◆ Exercise:
Reproduce, word for word, only the lines from the one containing "The build123d and" through the one containing "return fillet(ends, 2.0", both included.

Entries from a dataset:
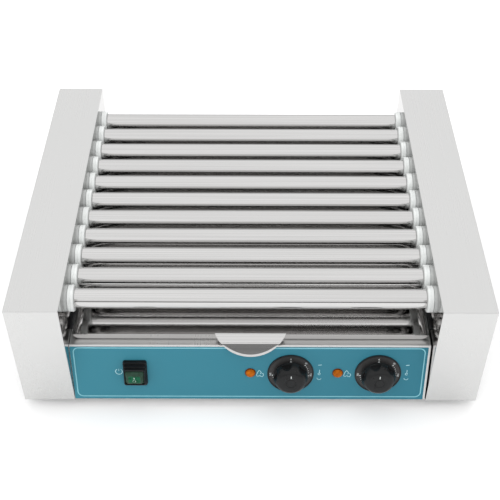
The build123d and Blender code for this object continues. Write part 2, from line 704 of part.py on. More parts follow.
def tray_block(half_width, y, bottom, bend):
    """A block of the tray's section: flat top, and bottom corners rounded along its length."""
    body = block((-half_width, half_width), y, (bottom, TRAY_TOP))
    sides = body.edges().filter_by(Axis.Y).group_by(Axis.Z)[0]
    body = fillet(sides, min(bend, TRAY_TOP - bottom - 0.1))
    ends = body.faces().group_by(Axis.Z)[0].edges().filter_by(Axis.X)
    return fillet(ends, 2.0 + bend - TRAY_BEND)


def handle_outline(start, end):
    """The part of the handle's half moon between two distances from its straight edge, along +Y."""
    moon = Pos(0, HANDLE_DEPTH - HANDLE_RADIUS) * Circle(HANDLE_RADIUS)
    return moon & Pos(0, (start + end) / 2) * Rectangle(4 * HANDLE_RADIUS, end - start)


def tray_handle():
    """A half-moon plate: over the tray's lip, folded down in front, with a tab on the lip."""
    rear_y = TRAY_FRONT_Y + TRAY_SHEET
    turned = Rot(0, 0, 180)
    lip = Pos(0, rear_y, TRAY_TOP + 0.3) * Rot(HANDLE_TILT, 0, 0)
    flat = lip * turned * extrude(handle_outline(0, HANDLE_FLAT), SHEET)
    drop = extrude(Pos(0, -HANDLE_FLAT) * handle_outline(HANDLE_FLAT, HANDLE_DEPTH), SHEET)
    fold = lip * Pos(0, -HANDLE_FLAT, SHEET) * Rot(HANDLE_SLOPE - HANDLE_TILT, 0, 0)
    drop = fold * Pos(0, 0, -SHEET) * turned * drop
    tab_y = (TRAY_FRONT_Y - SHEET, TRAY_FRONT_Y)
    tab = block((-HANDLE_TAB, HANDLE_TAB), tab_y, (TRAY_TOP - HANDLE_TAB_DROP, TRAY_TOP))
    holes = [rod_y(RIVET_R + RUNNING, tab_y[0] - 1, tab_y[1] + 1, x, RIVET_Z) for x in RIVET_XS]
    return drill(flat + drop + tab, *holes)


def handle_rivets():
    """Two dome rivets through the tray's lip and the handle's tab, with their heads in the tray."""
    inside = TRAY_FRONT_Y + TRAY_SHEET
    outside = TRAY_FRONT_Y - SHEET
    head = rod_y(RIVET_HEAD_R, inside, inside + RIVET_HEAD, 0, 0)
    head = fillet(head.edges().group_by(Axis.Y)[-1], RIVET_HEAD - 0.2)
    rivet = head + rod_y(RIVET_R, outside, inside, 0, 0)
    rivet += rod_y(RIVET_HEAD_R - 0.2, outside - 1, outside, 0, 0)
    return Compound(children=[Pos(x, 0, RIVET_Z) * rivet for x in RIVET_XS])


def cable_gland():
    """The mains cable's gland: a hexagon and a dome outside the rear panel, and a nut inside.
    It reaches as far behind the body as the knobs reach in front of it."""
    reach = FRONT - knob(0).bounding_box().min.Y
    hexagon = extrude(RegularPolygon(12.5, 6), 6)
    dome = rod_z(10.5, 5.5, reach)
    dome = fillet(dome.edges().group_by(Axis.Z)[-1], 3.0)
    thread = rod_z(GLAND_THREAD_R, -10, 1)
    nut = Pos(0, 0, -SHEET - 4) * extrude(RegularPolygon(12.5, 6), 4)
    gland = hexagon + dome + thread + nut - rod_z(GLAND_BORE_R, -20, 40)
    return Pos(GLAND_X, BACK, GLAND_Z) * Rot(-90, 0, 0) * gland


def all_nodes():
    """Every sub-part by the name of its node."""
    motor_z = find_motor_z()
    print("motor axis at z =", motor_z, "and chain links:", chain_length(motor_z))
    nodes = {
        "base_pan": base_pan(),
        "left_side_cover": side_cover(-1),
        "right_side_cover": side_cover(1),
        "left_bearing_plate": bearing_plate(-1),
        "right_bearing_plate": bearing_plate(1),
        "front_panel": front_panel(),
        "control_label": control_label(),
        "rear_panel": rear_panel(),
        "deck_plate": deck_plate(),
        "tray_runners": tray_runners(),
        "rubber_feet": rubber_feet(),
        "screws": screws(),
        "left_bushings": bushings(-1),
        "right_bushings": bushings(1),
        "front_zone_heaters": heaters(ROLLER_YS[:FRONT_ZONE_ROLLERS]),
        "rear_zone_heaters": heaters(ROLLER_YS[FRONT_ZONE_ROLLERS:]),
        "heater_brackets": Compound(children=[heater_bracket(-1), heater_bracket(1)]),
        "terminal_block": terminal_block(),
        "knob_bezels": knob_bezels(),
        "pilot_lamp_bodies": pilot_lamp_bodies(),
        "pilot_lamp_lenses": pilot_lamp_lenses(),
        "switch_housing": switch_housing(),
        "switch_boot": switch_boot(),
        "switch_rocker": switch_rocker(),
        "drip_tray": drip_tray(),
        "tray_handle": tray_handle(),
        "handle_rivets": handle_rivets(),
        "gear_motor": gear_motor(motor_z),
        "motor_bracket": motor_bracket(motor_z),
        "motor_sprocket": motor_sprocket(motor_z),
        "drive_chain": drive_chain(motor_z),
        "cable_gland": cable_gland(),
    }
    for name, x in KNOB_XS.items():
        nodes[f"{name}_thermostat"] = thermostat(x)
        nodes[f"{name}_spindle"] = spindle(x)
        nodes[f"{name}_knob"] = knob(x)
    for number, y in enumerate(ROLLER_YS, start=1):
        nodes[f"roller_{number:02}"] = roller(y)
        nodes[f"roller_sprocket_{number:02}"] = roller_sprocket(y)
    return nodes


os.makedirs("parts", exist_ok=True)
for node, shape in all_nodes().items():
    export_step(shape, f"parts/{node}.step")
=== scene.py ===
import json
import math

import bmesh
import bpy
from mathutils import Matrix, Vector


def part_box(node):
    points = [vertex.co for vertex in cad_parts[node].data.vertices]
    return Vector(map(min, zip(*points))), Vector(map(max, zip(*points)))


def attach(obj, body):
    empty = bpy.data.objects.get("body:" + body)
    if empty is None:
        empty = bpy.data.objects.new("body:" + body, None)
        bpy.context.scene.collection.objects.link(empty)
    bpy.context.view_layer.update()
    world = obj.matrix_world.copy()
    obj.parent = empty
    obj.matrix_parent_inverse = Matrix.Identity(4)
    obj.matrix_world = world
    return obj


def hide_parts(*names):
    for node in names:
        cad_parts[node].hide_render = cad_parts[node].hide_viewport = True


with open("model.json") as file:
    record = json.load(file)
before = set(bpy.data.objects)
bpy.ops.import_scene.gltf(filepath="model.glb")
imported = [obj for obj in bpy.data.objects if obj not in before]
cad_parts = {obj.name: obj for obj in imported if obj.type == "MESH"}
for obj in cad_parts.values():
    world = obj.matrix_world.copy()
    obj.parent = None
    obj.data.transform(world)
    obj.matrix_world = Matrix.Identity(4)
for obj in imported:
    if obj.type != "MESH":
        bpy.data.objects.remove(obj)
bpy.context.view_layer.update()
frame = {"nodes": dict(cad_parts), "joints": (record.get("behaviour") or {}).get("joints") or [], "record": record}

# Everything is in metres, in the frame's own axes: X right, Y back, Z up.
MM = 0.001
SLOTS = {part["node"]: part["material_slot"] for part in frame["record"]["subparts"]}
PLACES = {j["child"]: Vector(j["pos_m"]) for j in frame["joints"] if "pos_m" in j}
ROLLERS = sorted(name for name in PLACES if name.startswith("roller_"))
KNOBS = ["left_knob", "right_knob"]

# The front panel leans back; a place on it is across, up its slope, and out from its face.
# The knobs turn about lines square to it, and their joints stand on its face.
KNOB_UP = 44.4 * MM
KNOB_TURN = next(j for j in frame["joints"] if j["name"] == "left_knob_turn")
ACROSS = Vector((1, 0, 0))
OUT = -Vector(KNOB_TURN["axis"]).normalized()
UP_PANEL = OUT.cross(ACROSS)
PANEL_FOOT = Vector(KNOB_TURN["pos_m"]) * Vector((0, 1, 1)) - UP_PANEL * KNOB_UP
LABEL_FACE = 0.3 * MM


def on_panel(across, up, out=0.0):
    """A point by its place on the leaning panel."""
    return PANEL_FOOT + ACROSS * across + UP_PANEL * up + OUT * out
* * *
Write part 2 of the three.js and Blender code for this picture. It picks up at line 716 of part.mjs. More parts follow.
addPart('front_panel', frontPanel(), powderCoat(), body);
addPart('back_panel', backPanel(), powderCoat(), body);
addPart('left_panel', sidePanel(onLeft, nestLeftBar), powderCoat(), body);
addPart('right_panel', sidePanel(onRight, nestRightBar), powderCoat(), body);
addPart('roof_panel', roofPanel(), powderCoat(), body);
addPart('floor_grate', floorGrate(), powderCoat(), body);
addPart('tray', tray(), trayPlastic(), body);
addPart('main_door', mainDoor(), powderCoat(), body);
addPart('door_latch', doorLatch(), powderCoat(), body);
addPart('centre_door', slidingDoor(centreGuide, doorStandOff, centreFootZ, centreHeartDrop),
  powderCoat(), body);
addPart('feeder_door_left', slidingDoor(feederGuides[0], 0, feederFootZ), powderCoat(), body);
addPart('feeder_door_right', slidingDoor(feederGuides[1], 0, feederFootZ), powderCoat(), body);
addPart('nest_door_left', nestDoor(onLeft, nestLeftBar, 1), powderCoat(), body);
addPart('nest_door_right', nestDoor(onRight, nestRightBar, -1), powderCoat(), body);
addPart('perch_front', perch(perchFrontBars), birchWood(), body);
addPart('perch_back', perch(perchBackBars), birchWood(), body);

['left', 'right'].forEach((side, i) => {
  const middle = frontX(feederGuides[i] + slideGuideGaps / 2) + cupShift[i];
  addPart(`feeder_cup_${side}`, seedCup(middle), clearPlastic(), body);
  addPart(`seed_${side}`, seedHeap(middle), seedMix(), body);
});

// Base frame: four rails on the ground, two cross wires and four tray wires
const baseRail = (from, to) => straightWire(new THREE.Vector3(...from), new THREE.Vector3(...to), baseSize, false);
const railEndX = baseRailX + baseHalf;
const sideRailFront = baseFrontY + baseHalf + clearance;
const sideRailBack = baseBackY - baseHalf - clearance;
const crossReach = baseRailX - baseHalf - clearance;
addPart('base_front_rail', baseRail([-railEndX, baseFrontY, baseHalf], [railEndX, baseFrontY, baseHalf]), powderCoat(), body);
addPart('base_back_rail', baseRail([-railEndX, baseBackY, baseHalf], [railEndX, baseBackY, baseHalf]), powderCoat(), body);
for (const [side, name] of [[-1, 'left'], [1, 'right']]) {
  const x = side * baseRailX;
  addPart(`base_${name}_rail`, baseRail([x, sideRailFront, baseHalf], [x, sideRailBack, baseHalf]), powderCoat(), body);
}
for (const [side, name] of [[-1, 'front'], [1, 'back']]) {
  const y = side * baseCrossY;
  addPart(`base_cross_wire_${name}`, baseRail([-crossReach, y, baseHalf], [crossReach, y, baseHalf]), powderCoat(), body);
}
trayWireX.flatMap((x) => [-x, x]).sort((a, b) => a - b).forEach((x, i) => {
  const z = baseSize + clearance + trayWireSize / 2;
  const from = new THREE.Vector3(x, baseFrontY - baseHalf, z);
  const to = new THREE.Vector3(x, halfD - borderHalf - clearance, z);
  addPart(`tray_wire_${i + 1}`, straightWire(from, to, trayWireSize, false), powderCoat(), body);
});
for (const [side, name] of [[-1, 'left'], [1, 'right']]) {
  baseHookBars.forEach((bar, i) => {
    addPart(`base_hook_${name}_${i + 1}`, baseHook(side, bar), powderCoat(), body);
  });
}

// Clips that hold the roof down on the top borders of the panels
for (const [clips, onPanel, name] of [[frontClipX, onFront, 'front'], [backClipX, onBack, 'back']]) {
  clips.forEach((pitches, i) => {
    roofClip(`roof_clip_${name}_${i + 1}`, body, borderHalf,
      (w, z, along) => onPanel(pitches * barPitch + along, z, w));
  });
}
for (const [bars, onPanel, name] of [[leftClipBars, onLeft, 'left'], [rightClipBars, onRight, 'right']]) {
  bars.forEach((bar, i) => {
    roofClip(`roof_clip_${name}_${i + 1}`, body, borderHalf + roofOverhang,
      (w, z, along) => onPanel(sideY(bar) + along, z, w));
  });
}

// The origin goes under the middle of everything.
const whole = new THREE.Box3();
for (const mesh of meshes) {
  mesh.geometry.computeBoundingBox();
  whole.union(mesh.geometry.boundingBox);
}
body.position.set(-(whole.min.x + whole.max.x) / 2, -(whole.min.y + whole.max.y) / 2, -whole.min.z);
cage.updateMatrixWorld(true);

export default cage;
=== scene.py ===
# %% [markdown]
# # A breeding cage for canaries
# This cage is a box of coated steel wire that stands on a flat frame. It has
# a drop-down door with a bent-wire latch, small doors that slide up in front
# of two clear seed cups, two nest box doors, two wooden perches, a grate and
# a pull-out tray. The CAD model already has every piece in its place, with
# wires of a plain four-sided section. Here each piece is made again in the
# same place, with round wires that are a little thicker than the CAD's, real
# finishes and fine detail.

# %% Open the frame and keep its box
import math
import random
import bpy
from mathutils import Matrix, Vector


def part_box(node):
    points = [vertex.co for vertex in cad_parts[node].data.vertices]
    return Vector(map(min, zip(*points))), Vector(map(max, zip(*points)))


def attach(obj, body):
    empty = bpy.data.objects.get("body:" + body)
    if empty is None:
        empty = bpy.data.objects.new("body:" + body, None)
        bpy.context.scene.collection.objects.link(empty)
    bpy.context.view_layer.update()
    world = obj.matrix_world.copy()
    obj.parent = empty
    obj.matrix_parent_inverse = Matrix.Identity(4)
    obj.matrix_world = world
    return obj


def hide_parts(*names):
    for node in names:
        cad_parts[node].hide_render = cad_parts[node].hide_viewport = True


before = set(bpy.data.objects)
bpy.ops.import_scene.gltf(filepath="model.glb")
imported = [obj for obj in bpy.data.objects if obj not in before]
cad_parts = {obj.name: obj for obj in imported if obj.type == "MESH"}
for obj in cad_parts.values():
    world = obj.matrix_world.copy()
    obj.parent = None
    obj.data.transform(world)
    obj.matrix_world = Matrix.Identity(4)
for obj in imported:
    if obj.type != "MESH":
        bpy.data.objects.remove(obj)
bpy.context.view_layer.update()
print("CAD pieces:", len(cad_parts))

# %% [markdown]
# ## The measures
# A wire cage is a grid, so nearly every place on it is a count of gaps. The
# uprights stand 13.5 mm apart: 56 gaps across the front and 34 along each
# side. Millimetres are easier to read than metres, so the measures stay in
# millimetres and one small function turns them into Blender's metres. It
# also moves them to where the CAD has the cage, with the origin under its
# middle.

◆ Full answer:
The build123d and Blender code for this object continues. Write part 2, from line 704 of part.py on. More parts follow.
def tray_block(half_width, y, bottom, bend):
    """A block of the tray's section: flat top, and bottom corners rounded along its length."""
    body = block((-half_width, half_width), y, (bottom, TRAY_TOP))
    sides = body.edges().filter_by(Axis.Y).group_by(Axis.Z)[0]
    body = fillet(sides, min(bend, TRAY_TOP - bottom - 0.1))
    ends = body.faces().group_by(Axis.Z)[0].edges().filter_by(Axis.X)
    return fillet(ends, 2.0 + bend - TRAY_BEND)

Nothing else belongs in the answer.